Common Pitfalls and How to Avoid Them

Even experienced engineers encounter issues with high-frequency active filters. Awareness of these pitfalls can save debugging time.

  • Ignoring op-amp input capacitance: A few picofarads of Cin can shift the filter’s cutoff by 10–20% at high frequencies. Compensate by reducing the feedback capacitor values accordingly. Always model Cin in simulation.
  • Using high-value resistors: Resistors above 10 kΩ increase noise and make the filter susceptible to parasitic capacitance. For frequencies above 10 MHz, keep resistor values below 2 kΩ.
  • Neglecting bypass capacitance at high frequencies: A single 0.1 µF capacitor has an SRF around 5–10 MHz. For filters operating above 100 MHz, add a 10 pF or 22 pF capacitor in parallel to provide low impedance at high frequencies.
  • Improper PCB stackup: Using a two-layer board without a proper ground plane leads to inductance from ground traces.
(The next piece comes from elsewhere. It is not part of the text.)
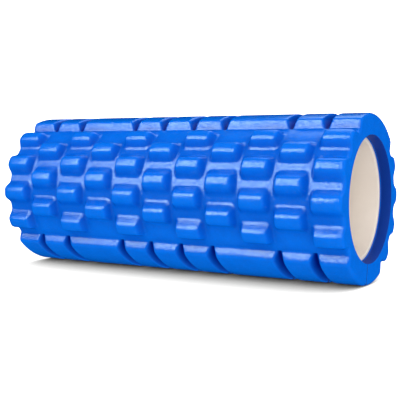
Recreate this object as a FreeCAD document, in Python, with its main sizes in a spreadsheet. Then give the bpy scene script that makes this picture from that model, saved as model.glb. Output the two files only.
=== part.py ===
"""Textured foam massage roller: a rigid tube inside a wrapped, moulded foam sleeve.

The roller's axis runs along +X and the roller lies on its side, +Z up.  The origin is on
the surface that it lies on, under the middle of the axis.  Lengths are in millimetres and
angles in degrees.

The sleeve carries two opposite zones of staggered nubs and, between them, two opposite
bands of long flat blocks.  Its sheet closes in one glued butt seam in the lower band.
Each sub-part is modelled about its own X axis with the middle of the upper nub zone on +Z,
and its Placement turns it to how the roller lies and lifts it off the surface.
"""
import FreeCAD, Part
import math
import os

import Sketcher
from FreeCAD import Placement, Rotation, Vector

DIMENSIONS = {
    # whole roller
    "roller_length": 330.0,
    "bore_radius": 48.8,
    "tube_radius": 51.9,
    "tube_recess": 10.0,
    "tube_edge_break": 0.6,
    "glue_film": 0.3,
    # foam sleeve
    "base_radius": 62.0,
    "block_radius": 69.0,
    "nub_radius": 70.0,
    "end_break": 2.5,
    # nub grid: columns along the axis, rows around it
    "column_pitch": 30.4,
    "row_angle": 12.4,
    # one nub: its base, the shoulder below its crown, and the crown
    "nub_root": 1.5,
    "nub_base_length": 28.4,
    "nub_base_width": 19.7,
    "nub_shoulder_drop": 3.0,
    "nub_shoulder_length": 24.6,
    "nub_shoulder_width": 12.7,
    "nub_crown_length": 20.0,
    "nub_crown_width": 4.5,
    # bands of flat blocks, and the channels between the blocks
    "band_base_angle": 38.0,
    "band_top_angle": 33.0,
    "channel_base_width": 3.5,
    "channel_top_width": 8.0,
    # how the sleeve lies, and its seam
    "zone_turn": 77.7,
    "seam_angle": 93.7,
    "seam_gap": 0.4,
}

# nubs along the axis and rows around it, in one zone: every other row is set half way along
ODD_ROW_COLUMNS = 6
EVEN_ROW_COLUMNS = 5
ODD_ROWS = 4
EVEN_ROWS = 3
# channel middles, in column pitches from the middle of the roller
CHANNEL_COLUMNS = (-4.5, -3.5, -1.5, -0.5, 0.5, 1.5, 3.5, 4.5)
# how far a cutting shape reaches past what it cuts
CLEARANCE = 1.0
# a turn about X of any size but zero, so that the axis is kept when its angle is bound
START_TURN = Placement(Vector(0, 0, 0), Rotation(Vector(1, 0, 0), 1))

document = FreeCAD.newDocument("foam_roller")
sheet = document.addObject("Spreadsheet::Sheet", "sizes")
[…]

Use at least a four-layer PCB (signal/ground/power/signal) for critical high-frequency filters.
  • Overlooking thermal drift: The temperature coefficient of resistors and capacitors can cause the filter’s cutoff frequency to drift. If the operating environment varies more than 20°C, use components with TCs below 50 ppm/°C.

Conclusion

Selecting optimal active filter components for high-frequency engineering applications requires a disciplined approach that integrates op-amp selection, passive component characterization, and rigorous layout techniques. The op-amp must have a GBWP significantly exceeding the cutoff frequency, a high slew rate, low noise, and sufficient phase margin. Resistors and capacitors must be chosen for low parasitics, tight tolerance, and stable dielectric properties. Beyond component selection, simulation and testing with a VNA are essential steps to validate the design. By following the criteria and best practices outlined in this guide, engineers can design active filters that meet stringent specifications for cutoff frequency, roll-off, linearity, and signal integrity in applications ranging from communications to instrumentation. Remember that the filter is only as good as its weakest link – and at high frequencies, that link is often the layout.